Of the eight tracks, only half were originals written by Mel Collins whereas the other half were covers which included not only the The Beatles but also "Monday, Monday" from The Mamas & The Papas, "Don't Make Promises" from Tim Hardin and a feisty interpretation of "I I B.S." from Charles Mingus. An odd combo effect for sure but somehow saved by the sheer musical prowess of the musicians involved. The album comes off as a rather bizarre mix of genre shifting with jazzified pop rockers existing with calypso-tinged Latin rock, progressive folk and more heavier rock sections. What sounds awkward in writing actually works in practice which is utterly amazing.

The name of the game in the music world is that for every band that made it to the big time possibly 100 did not so while King Crimson and Soft Machine have gone down as pioneers of the progressive rock scene that burst onto the scene, CIRCUS on the other hand has been relegated as a mere footnote in a more detailed study of the era. It's quite unfortunate that despite the band having written material for a second album couldn't make it all work out and soon disbanded leaving their one and only musical artifact a desirable collector's item for hardcore sleuths of vinyl obscurities. It's quite sad that this band didn't experience more success because they clearly had the talent. I usually dislike covers but CIRCUS took four disparately styled tracks and made each of them their own. This album was an unexpected surprise and one that i really think needs more attention.

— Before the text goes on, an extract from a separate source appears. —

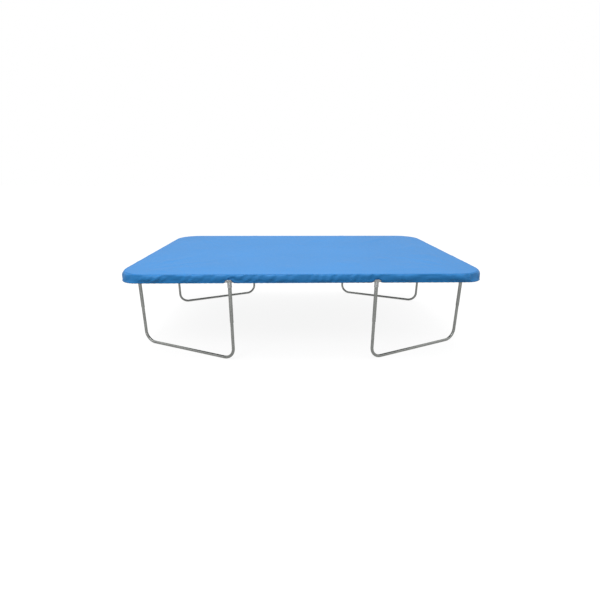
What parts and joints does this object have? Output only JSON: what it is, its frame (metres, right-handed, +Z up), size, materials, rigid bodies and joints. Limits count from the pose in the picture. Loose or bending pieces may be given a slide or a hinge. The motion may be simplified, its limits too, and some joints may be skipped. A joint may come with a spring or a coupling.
{
  "type": "trampoline",
  "caption": "Rectangular garden trampoline on U-shaped tube legs, with a sprung jump mat, safety pads and a fitted blue weather cover.",
  "frame": {"origin": "on the floor, under the middle of the frame", "axes": "+X along the long side, +Z up, -Y towards the front"},
  "size_m": [3.7, 2.48, 0.944],
  "materials": {
    "galvanised_tube": "dull spangled zinc",
    "socket_zinc": "pale dull zinc",
    "zinc_fastener": "bright zinc plate",
    "spring_steel": "bright zinc plate",
    "mat_cloth": "woven, matt",
    "pad_vinyl": "satin vinyl over foam",
    "cover_cloth": "woven, coated, satin"
  },
  "bodies": {
    "frame": {"tee_front_left_side": "socket_zinc", "upright_front_left_side": "galvanised_tube", "bolt_front_left_side": "zinc_fastener", "nut_front_left_side": "zinc_fastener", "tee_front_left_end": "socket_zinc", "upright_front_left_end": "galvanised_tube", "bolt_front_left_end": "zinc_fastener", "nut_front_left_end": "zinc_fastener", "tee_front_right_side": "socket_zinc", "upright_front_right_side": "galvanised_tube", "bolt_front_right_side": "zinc_fastener", "nut_front_right_side": "zinc_fastener", "tee_front_right_end": "socket_zinc", "upright_front_right_end": "galvanised_tube", "bolt_front_right_end": "zinc_fastener", "nut_front_right_end": "zinc_fastener", "tee_rear_left_side": "socket_zinc", "upright_rear_left_side": "galvanised_tube", "bolt_rear_left_side": "zinc_fastener", "nut_rear_left_side": "zinc_fastener", "tee_rear_left_end": "socket_zinc", "upright_rear_left_end": "galvanised_tube", "bolt_rear_left_end": "zinc_fastener", "nut_rear_left_end": "zinc_fastener", "tee_rear_right_side": "socket_zinc", "upright_rear_right_side": "galvanised_tube", "bolt_rear_right_side": "zinc_fastener", "nut_rear_right_side": "zinc_fastener", "tee_rear_right_end": "socket_zinc", "upright_rear_right_end": "galvanised_tube", "bolt_rear_right_end": "zinc_fastener", "nut_rear_right_end": "zinc_fastener", "leg_base_front_left": "galvanised_tube", "rail_corner_front_left": "galvanised_tube", "leg_base_front_right": "galvanised_tube", "rail_corner_front_right": "galvanised_tube", "leg_base_rear_left": "galvanised_tube", "rail_corner_rear_left": "galvanised_tube", "leg_base_rear_right": "galvanised_tube", "rail_corner_rear_right": "galvanised_tube", "rail_front": "galvanised_tube", "rail_rear": "galvanised_tube", "rail_left": "galvanised_tube", "rail_right": "galvanised_tube", "springs_front": "spring_steel", "springs_rear": "spring_steel", "springs_left": "spring_steel", "springs_right": "spring_steel", "spring_corner_front_left": "spring_steel", "spring_corner_front_right": "spring_steel", "spring_corner_rear_left": "spring_steel", "spring_corner_rear_right": "spring_steel", "pad_front": "pad_vinyl", "pad_rear": "pad_vinyl", "pad_left": "pad_vinyl", "pad_right": "pad_vinyl"},
    "mat": {"jump_mat": "mat_cloth"},
    "cover": {"cover_top": "cover_cloth", "cover_skirt": "cover_cloth"}
  },
  "joints": [
    {"name": "mat_bounce", "type": "slide", "parent": "frame", "child": "mat", "axis": [0, 0, 1], "range_m": [-0.2, 0], "stiffness_N_per_m": 5000, "springref_m": 0.02, "deforming": ["springs_front", "springs_rear", "springs_left", "springs_right", "spring_corner_front_left", "spring_corner_front_right", "spring_corner_rear_left", "spring_corner_rear_right"]},
    {"name": "cover_lift", "type": "slide", "parent": "frame", "child": "cover", "axis": [0, 0, 1], "range_m": [0, 0.45]}
  ]
}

Report this review (#2202943)
Posted Wednesday, May 15, 2019 | Review Permalink
5 stars The self-titled one and only album release from the English band Circus (1969) is a rare treasure and one of the earliest and finest examples of a genre that would later come to be defined as Jazz-Rock. The album features two wonderful cover versions of well-known songs by The Beatles and The Mama & the Papas.

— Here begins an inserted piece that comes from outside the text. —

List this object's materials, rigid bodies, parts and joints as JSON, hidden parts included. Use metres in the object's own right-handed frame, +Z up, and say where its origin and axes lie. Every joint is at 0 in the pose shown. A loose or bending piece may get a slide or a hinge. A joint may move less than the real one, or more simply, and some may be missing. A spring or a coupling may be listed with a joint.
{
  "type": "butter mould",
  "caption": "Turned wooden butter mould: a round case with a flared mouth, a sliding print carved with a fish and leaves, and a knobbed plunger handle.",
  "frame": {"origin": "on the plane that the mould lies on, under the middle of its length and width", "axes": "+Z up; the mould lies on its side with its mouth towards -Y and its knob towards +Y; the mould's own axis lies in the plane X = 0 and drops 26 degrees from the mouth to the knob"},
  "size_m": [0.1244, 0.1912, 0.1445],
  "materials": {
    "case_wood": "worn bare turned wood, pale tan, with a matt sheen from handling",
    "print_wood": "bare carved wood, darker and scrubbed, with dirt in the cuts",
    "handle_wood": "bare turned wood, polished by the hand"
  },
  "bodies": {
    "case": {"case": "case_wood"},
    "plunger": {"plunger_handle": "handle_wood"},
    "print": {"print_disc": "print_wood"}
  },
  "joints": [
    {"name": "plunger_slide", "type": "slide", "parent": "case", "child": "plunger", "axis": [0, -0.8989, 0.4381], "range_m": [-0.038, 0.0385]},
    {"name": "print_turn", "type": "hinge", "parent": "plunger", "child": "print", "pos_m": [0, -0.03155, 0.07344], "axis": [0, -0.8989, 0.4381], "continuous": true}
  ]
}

The album opens with a terrific cover version of The Beatles "Norwegian Wood" which, dare I say it, is even better than the original. It's a perfect 7-minute-long introduction to the album and represents the best song on the album as a whole. There's a marvellously long instrumental build-up with some skilful fuzzy guitar riffs twinned with pleasantly understated and laid-back drumming. The music is overlaid with the sound of a saxophone, which is where the Jazz-Rock element comes into it. The real highlight of the song comes in the instrumental break in the middle section with repeated heavy guitar riffs and a powerful rhythm section which gathers in intensity and speed towards the conclusion. Track 2 "Pleasures of a Lifetime" is the longest song on the album at over 8 minutes in duration. It's a beautifully sweet-sounding song featuring warm and tender vocals and a gentle guitar, leaving one feeling in a pleasantly mellow mood. The mid-section features a Jazz break with some versatile saxophone playing and up-tempo drumming before returning to a more sedate and low-key pace for the song's finale. Track 3 "St. Thomas" is an uplifting and fast-paced instrumental Jazz number featuring some excellent work from the flautist, very reminiscent of Ian Anderson in Jethro Tull. Track 4 "Goodnight John Morgan" is another Jazz instrumental which continues at a more relaxed pace and features a very pleasant piano twinned with saxophone and gentle drumming which is easy on the ears. Track 5 "Father of My Daughter" is another soft and gentle song with pleasant-sounding vocals in similar vein to Track 2 and this very agreeable and laid-back number compliments the album nicely. The unusually titled "II B.S." is the next tune on the album, opening with strange sound effects, before launching into a fast-paced, 6-minute-long Jazz instrumental jam session, where the skilled musicians are giving free-rein to demonstrate their musical dexterity to the fullest extent. Track 7 features the second cover version on the album, "Monday Monday" by The Mamas & the Papas. Again, this very talented group of musicians demonstrate their prowess with the long and Jazzy instrumental introduction. The vocals kick-in about halfway through the song and it stands as a very worthy cover version of a great song. The final song "Don't Make Promises" rounds off the album beautifully with another nice gentle song featuring a masterly instrumental Jazz break midway through the song.

A superb album overall and highly recommended for fans of early Jazz-Rock. It's a must-have addition to any Jazz-Rock lover's album collection.